All models are inherently wrong, and climate models are not special, so adjusting them so that their value distributions match what we should expect is important is if we want to use them for real world scenarios is critical. This module is very complex and I'm not a die-hard stats person so I just wanted to briefly show what that looks like on the right here.
Building this tool has also involved a lot of upstream contributions as well, addressing bugs or adding features to better work with climate data. Much of the changes center around calendar systems, standard units, and statistics. I'll also mention that my team regularly contributes to the maintenance of a few libraries in the domain.
This is all great if you have the data, resources, and technical training to run your analyses, but what if...
For those with the Python knowledge, you can run your scripts on a web platform, connected directly to the data. This figure shows some of the ways we've made either our tools or data or information more accessible to all kinds of users. Technical users can use either the tools directly, or run them on our Jupyter-based research platform we call PAVICS; People who just want data outputs could use programmable dashboards we've made; or they can just grab data values from a map or pre-computed indicators.
Another platform out there is The Microsoft Planetary Computer which hosts a bunch of climate data and has had `xclim` available for a few years now, with examples on how to use it. But accessibility is constantly a concern for climate services and there are still other ways of making use of it.
Another approach to solving the problem is to turn it into a service that can be deployed on a server and fetched via a web-based standard. By show of hands, who knows the following web services...? ... The last one, Web Processing Service is what we decided to implement so that more user types could serve themselves.
So we decided to move forward with building a Web Service in partnership with a project based in Germany called Bird-house, the idea being to be able to run analyses using Web Standards built in Python. ...Bird-house likes to name their projects after Birds, so to be clever, we landed on "Finch" to make reference to environmental adaptations that Charles Darwin talked about when he wrote about finches in the Galapagos Islands.
Bird-house offers a library called Birdy to help with interacting with WPS processes. This service could be running locally or remotely, and we have the option of chaining processes or running some processes in parallel if the service is configured that way. Once we make a connection, calling the indicator calculation is almost exactly the same as in xclim. Once it's done, we can either download the data or stream it to our local computer.

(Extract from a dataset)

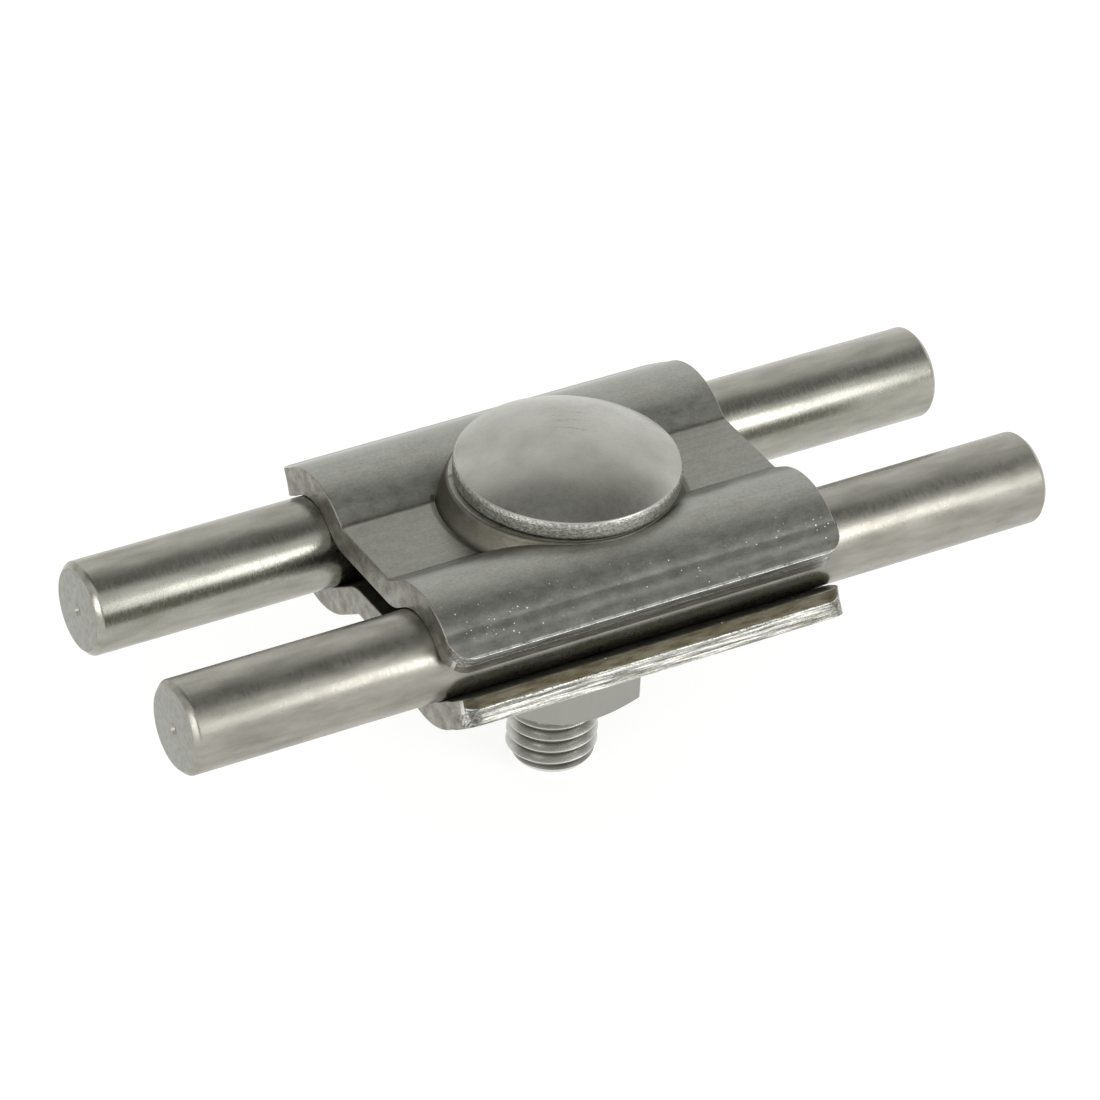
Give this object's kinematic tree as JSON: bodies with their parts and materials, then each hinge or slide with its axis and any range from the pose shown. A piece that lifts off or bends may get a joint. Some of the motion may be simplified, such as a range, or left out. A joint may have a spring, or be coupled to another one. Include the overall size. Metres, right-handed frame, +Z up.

Here we asked for estimates of growing degree days at certain point locations in Canada, and that's what we get out from the remote analysis. You can imagine that once this is setup we can go further and build a Web UI to make it even more accessible.
And that's what developers on the ClimateData.ca project did! This is the ClimateData.ca website that xclim and finch supports in the backend and it's been a huge success all-around. We're constantly making improvements, updating the datasets, etc. If you're interested in seeing what climate change may look like in Canada, please give it some traffic!
Today, our experience is very different having adopted Python and Open Source, and it's much more maintainable and reasonable. Being able to collaborate with many developers around the world has made for better tools and for a better software ecosystem in climate generally.
Thanks for coming and listening to me run through climate services! You can find our software here and the link to thses slides is at the bottom. I'm going to clean them up and finalize them very soon after PyCon Lithuania ends. Ačiū!